Bands, Comics and Boxers

Coatbridge's cultural output is wildly out of proportion to its population. Mark Millar, the comic book writer behind Wanted and Kick-Ass, grew up here; both his comics became Hollywood films. Thomas McAleese (stage name Dean Ford) of The Marmalade had a UK number one in 1969 with 'Ob-La-Di, Ob-La-Da' and co-wrote 'Reflections of My Life,' the band's biggest worldwide hit. The brothers Greg and Pat Kane are Hue and Cry. Alan Frew left Coatbridge for Canada and fronted Glass Tiger, writing 'My Town' as a tribute to the place he came from - Rod Stewart sang on the recording because of his Scottish ancestry. Ricky Burns held three world boxing titles. Walter Donaldson was World Snooker Champion. Mark Meechan, the YouTuber known as Count Dankula, comes from here too. And Jock Stein, who managed Celtic to the European Cup in 1967 - the first British club ever to win it - played his early football for Coatbridge's Albion Rovers.

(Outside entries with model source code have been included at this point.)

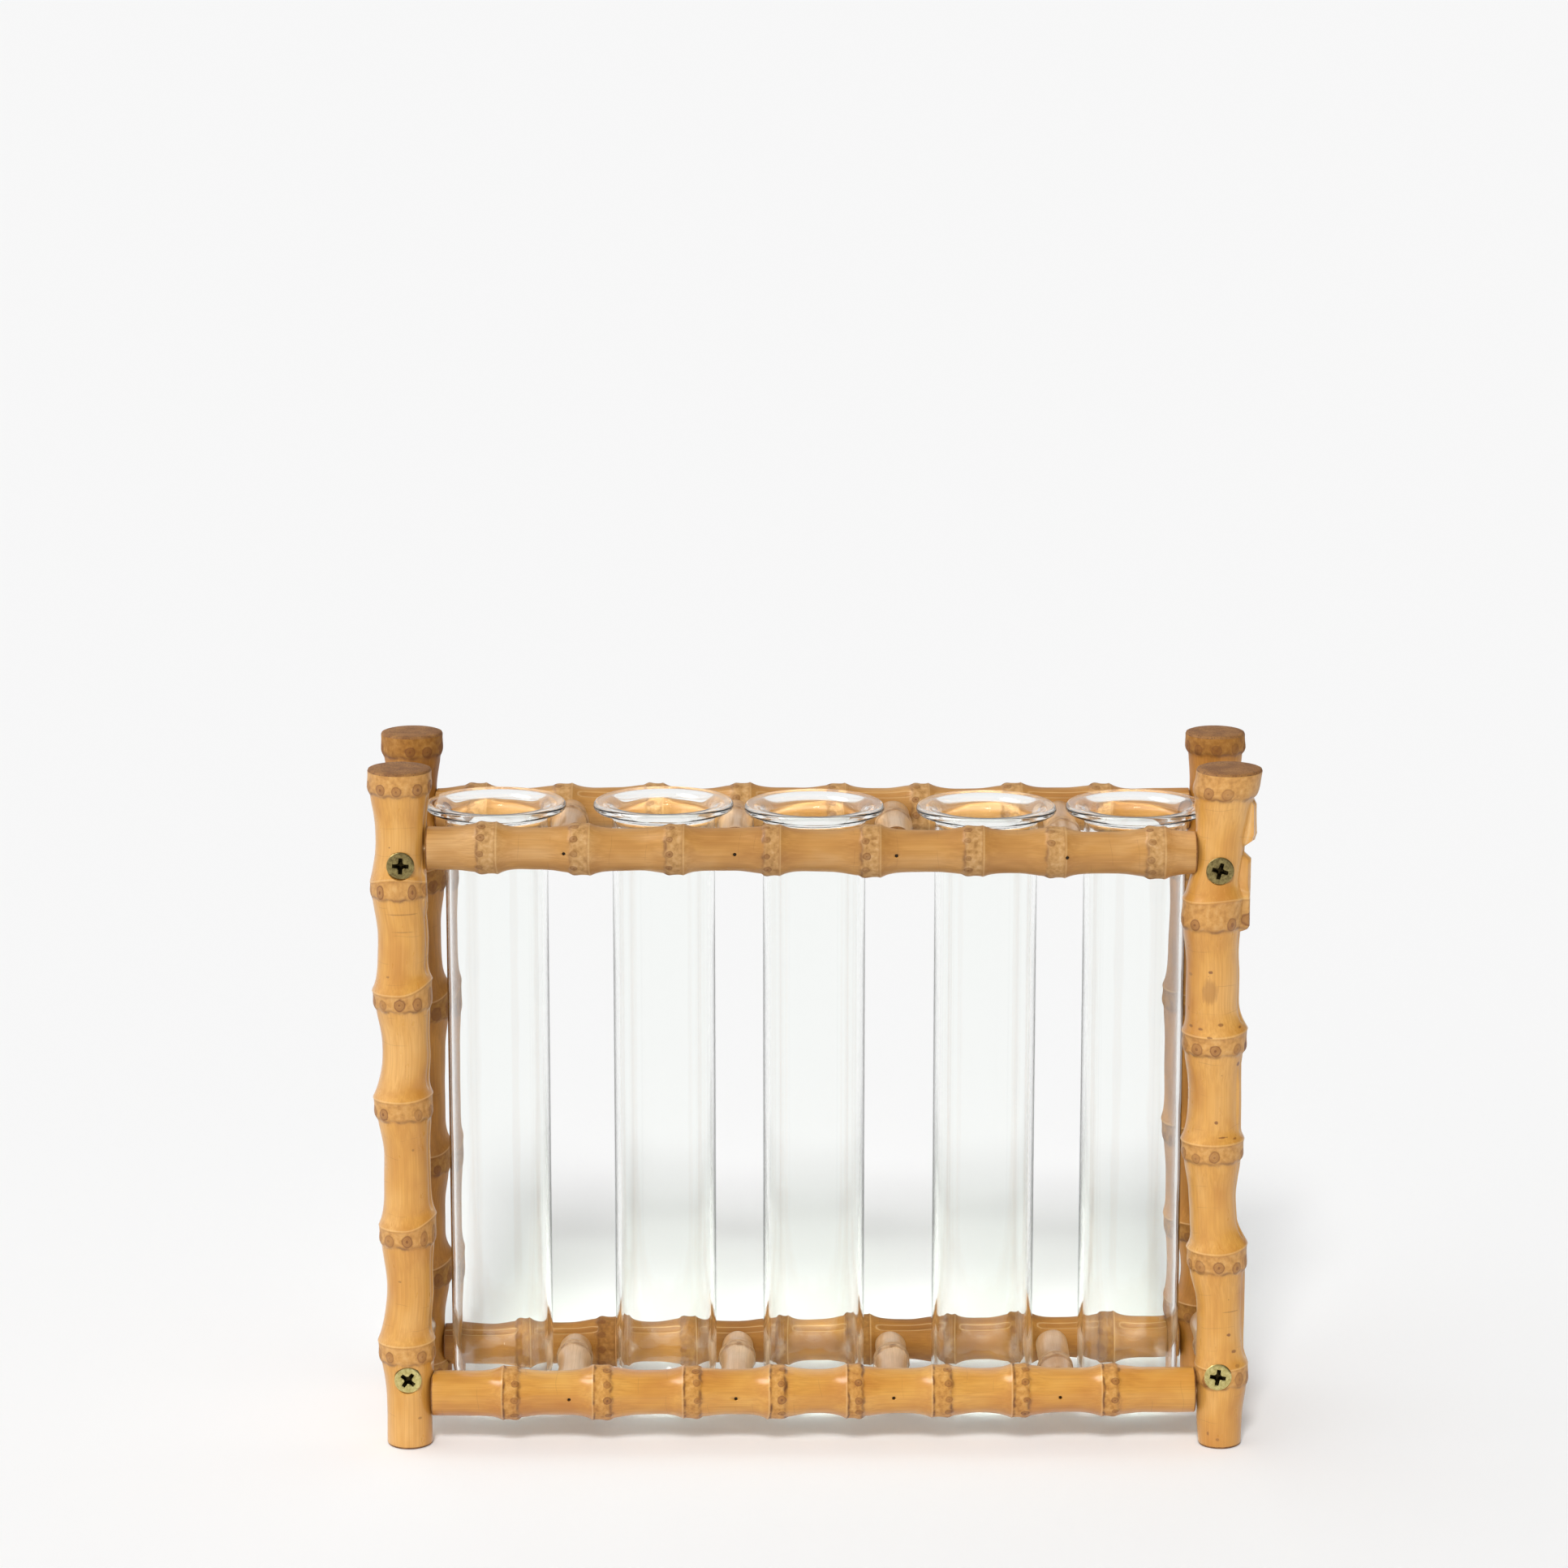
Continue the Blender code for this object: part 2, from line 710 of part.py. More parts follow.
def make_rails(posts):
    """The four rails by name."""
    front = (posts["front_left"], posts["front_right"])
    rear = (posts["rear_left"], posts["rear_right"])
    low = BOTTOM_RAIL_HEIGHT
    top = TOP_RAIL_HEIGHT
    return {
        "front_top": rail_cane(
            "front_top_rail", front, -1.0, top, FRONT_TOP_CLIMB, FRONT_TOP_SPACINGS, True
        ),
        "front_bottom": rail_cane(
            "front_bottom_rail", front, -1.0, low, FRONT_BOTTOM_CLIMB, FRONT_BOTTOM_SPACINGS, False
        ),
        "rear_top": rail_cane(
            "rear_top_rail", rear, 1.0, top, REAR_TOP_CLIMB, REAR_TOP_SPACINGS, True
        ),
        "rear_bottom": rail_cane(
            "rear_bottom_rail", rear, 1.0, low - REAR_BOTTOM_DROP, REAR_BOTTOM_CLIMB,
            REAR_BOTTOM_SPACINGS, True,
        ),
    }


def dowel_frames(rails):
    """Frame of each dowel by name, at the rail's end with +Z into the rail."""
    frames = {}
    for name, rail in rails.items():
        for end, side in (("left", -1.0), ("right", 1.0)):
            tip = min((rail.start, rail.end), key=lambda point: -side * point.x)
            frames[f"{name}_{end}"] = frame_towards(tip, (-side, 0.0, 0.0))
    return frames


def screw_frames(posts, heights):
    """Frame of each screw by name, on the outer face of its post with +Z into it."""
    frames = {}
    for post_name, post in posts.items():
        face = -1.0 if post_name.startswith("front") else 1.0
        side = post_name.split("_")[1]
        for level in ("top", "bottom"):
            height = heights[side, level]
            along = POST_HEIGHT - height
            centre = post.centre(along)
            depth = post.radius(along) - SCREW_SINK
            spot = Vector((centre.x, centre.y + face * depth, centre.z))
            key = f"{post_name}_{level}"
            turn = math.radians(SCREW_TURNS[key])
            frames[key] = frame_towards(spot, (0.0, -face, 0.0), turn)
    return frames


def brad_frames(rails):
    """Frame of each brad by name, on the outer face of its rail with +Z into it."""
    frames = {}
    for rail_name, rail in rails.items():
        face = -1.0 if rail_name.startswith("front") else 1.0
        for number, x in enumerate(PEG_PLACES, start=1):
            along = along_rail(rail, x)
            centre = rail.centre(along)
            depth = rail.radius(along) - BRAD_SINK
            spot = Vector((x, centre.y + face * depth, centre.z))
            frames[rail_name, number] = frame_towards(spot, (0.0, -face, 0.0))
    return frames


def build():
    """Makes every piece of the vase."""
    clear_scene()
    rack = bpy.data.objects.new("rack", None)
    bpy.context.scene.collection.objects.link(rack)

    posts = make_posts()
    rails = make_rails(posts)
    heights = {}
    for side in ("left", "right"):
        for level, offset in (
            ("top", -SPACER_BELOW_TOP_RAIL), ("bottom", SPACER_ABOVE_BOTTOM_RAIL),
        ):
            rail = rails[f"front_{level}"]
            tip = min((rail.start, rail.end), key=lambda p: p.x if side == "left" else -p.x)
            heights[side, level] = tip.z + offset

    spacers = {
        (side, level): spacer_cane(
            f"{side}_{level}_spacer", posts[f"front_{side}"], posts[f"rear_{side}"], height
        )
        for (side, level), height in heights.items()
    }
    pegs = {}
    for level in ("top", "bottom"):
        for number, x in enumerate(PEG_PLACES, start=1):
            pegs[level, number] = peg_cane(
                f"{level}_peg_{number}",
                rails[f"front_{level}"],
                rails[f"rear_{level}"],
                x,
                PEG_FIRST_NODES[(number - 1) % len(PEG_FIRST_NODES)],
            )

    dowels = dowel_frames(rails)
    screws = screw_frames(posts, heights)
    brads = brad_frames(rails)
    dowel_hole = dowel_profile(BORE_GAP)
    screw_hole = grown(screw_profile(), BORE_GAP)
    brad_hole = grown(brad_profile(), BORE_GAP)

    for name, post in posts.items():
        piece = add_cane(post, "post_cane", rack)
        face, side = name.split("_")
        holes = [(screw_hole, SCREW_SIDES, screws[f"{name}_{level}"]) for level in ("top", "bottom")]
        holes += [
            (dowel_hole, DOWEL_SIDES, dowels[f"{face}_{level}_{side}"])
            for level in ("top", "bottom")
        ]
        bore(piece, holes)

    for name, rail in rails.items():
        finish_name = "top_rail_cane" if name.endswith("top") else "rail_cane"
        piece = add_cane(rail, finish_name, rack)
        holes = [(dowel_hole, DOWEL_SIDES, dowels[f"{name}_{side}"]) for side in ("left", "right")]
        holes += [(brad_hole, BRAD_SIDES, brads[name, number])
                  for number in range(1, len(PEG_PLACES) + 1)]
        bore(piece, holes)

    for (level, number), peg in pegs.items():
        piece = add_cane(peg, "peg_cane", rack)
        bore(piece, [(brad_hole, BRAD_SIDES, brads[f"{face}_{level}", number])
                     for face in ("front", "rear")])

    for (side, level), spacer in spacers.items():
        piece = add_cane(spacer, "peg_cane", rack)
        bore(piece, [(screw_hole, SCREW_SIDES, screws[f"{face}_{side}_{level}"])
                     for face in ("front", "rear")])

    for name, frame in dowels.items():
        add_turned(f"{name}_dowel", dowel_profile(), DOWEL_SIDES, frame, "dowel_wood", rack)

    for name, frame in screws.items():
        brass = "aged_brass" if name.endswith("top") else "bright_brass"
        add_recess(add_turned(f"{name}_screw", screw_profile(), SCREW_SIDES, frame, brass, rack))

    for (rail_name, number), frame in brads.items():
        name = f"{rail_name}_brad_{number}"
        add_turned(name, brad_profile(), BRAD_SIDES, frame, "brad_steel", rack)

    top_rails = (rails["front_top"], rails["rear_top"])
    top_pegs = [peg for (level, _), peg in pegs.items() if level == "top"]
    for number, x in enumerate(TUBE_PLACES, start=1):
        seat = Matrix.Translation((x, 0.0, seat_height(x, top_rails, top_pegs)))
        add_turned(f"tube_{number}", tube_profile(), TUBE_SIDES, seat, "clear_glass", rack)


build()
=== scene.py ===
"""Dresses the bamboo bud vase: grown and lacquered cane, blown glass tubes, brass screws.

Lengths in the classes are millimetres, and meshes are in metres. The rack stands on Z = 0,
X runs along it and its front faces -Y. Along a cane, distances run the way its knots point:
a slow flare, the ridge, the collar with its root scars, then a step back to the waist.
"""

from __future__ import annotations

import json
import logging
import math
import random
from collections.abc import Callable, Iterator
from contextlib import contextmanager
from dataclasses import dataclass, field, replace
from enum import Enum
from functools import partial
from itertools import product

import bmesh
import bpy
import numpy as np
from mathutils import Matrix, Vector

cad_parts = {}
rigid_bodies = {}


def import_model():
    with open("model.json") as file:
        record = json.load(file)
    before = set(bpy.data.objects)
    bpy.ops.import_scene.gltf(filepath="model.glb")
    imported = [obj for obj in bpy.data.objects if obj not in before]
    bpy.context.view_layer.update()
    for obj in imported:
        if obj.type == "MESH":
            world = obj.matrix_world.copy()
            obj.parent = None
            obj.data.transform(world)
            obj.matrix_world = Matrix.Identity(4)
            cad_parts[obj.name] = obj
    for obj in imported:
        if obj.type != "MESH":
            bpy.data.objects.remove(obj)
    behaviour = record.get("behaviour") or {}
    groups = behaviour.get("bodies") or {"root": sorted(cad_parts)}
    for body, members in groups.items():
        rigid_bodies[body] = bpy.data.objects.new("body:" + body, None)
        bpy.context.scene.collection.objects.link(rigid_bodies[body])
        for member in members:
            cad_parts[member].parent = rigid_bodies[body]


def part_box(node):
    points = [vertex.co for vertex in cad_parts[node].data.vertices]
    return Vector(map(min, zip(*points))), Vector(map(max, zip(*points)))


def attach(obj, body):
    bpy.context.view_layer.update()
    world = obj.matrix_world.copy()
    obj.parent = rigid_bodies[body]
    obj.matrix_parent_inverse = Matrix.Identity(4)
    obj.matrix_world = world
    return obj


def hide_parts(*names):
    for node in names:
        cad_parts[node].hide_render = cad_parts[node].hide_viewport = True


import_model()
LOG = logging.getLogger("bud_vase")
MM = 0.001
TURN = 2.0 * math.pi
FACES, LEVELS, SIDES = ("front", "rear"), ("top", "bottom"), ("left", "right")

Profile = list[tuple[float, float]]
Socket = bpy.types.NodeSocket
Adder = Callable[..., Socket]
Noises = dict[str, Socket]
# Share and colour of each tone that is laid over a surface, the last one on top
Layers = list[tuple[Socket, "Socket | str"]]


class Body(Enum):
    """Rigid bodies that the pieces ride on."""

    RACK = "rack"
    TUBE = "tube_{}_body"


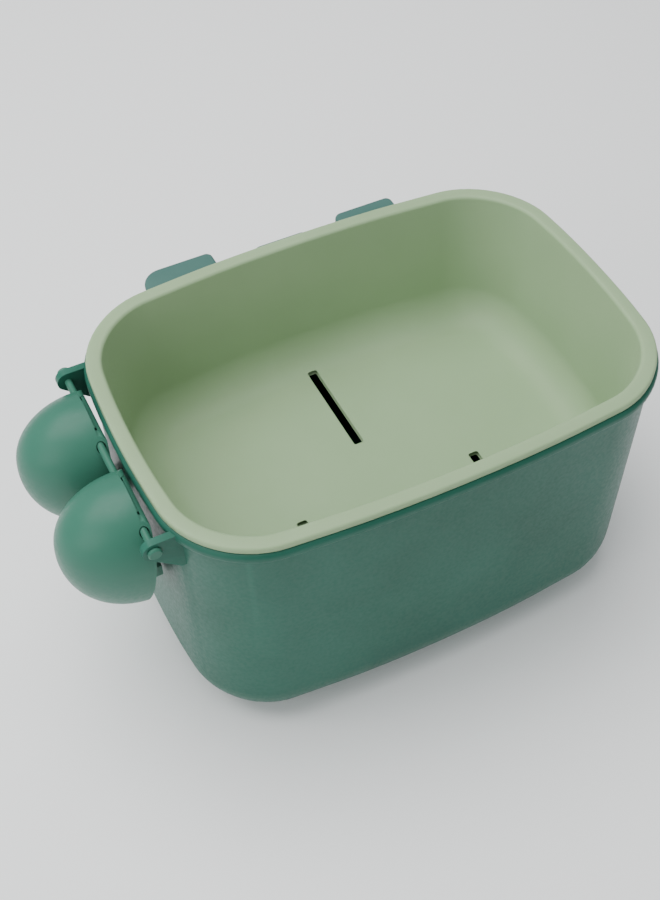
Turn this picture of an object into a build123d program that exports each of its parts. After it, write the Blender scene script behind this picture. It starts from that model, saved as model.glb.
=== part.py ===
from build123d import *
from math import cos, radians, sin, tan
import os

# A small hang-on two-layer box: a slotted tray sits in a deeper tub, three hooks
# stand behind the long back side and two domed ears swing at one short end.
# The origin is the centre of the tub's flat base; +X is along the long side,
# away from the ears, +Y is towards the hooks and +Z is up. Millimetres.

# ---- overall sizes ----
LENGTH = 220.0              # of the tray rim, along X
WIDTH = 154.0               # of the tray rim, along Y
HEIGHT = 138.0              # base to the top of the tray rim
SIDE_BOW = 6.0              # how far a long side bows out
END_BOW = 5.0               # how far a short side bows out
CORNER_RADIUS = 40.0

# ---- tub ----
TUB_WALL = 2.4
TUB_FLOOR = 2.6
TUB_DRAFT = 1.0             # degrees
TUB_BASE_FILLET = 29.0
FLANGE_HEIGHT = 5.0
BEAD_OUT = 1.2              # the bead's edge stands out past the tray rim
WALL_IN = 1.0               # the wall's outside, in from the tray rim's edge
BEAD_FILLET = 1.9

# ---- tray ----
RIM_HEIGHT = 3.0
RIM_BAND = 6.2              # width of the flat rim, edge to hollow
TRAY_WALL = 2.0
TRAY_FLOOR = 2.4
TRAY_DEPTH = 64.0           # rim top to the inside of the floor
TRAY_DRAFT = 6.0            # degrees
TRAY_COVE = 17.0            # inside fillet between floor and wall
SEAT_GAP = 0.2              # between the tray rim and the tub's flange
RIM_TOP_FILLET = 1.1
RIM_INNER_FILLET = 1.6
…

In 2007 Prospect magazine voted Coatbridge 'the most dismal town in Scotland.' The locals tend to mention that with weary humour, then list their famous sons and daughters anyway.

From the Air

Coatbridge sits at 55.86N, 4.03W, in North Lanarkshire about 9 nm east of Glasgow city centre and 2 nm west of Airdrie. The town lies in Scotland's Central Lowlands, on the route of the M8 motorway between Glasgow and Edinburgh. From the air, look for Lochend Loch (Drumpellier Loch) and Woodend Loch on the town's northwest edge, the line of the M8 to the south, and the dense urban grid filling the flat ground. Glasgow International (EGPF) is 11 nm west, Edinburgh (EGPH) 32 nm east, Glasgow Prestwick (EGPK) 25 nm southwest. Best viewed from 3,000 to 6,000 feet.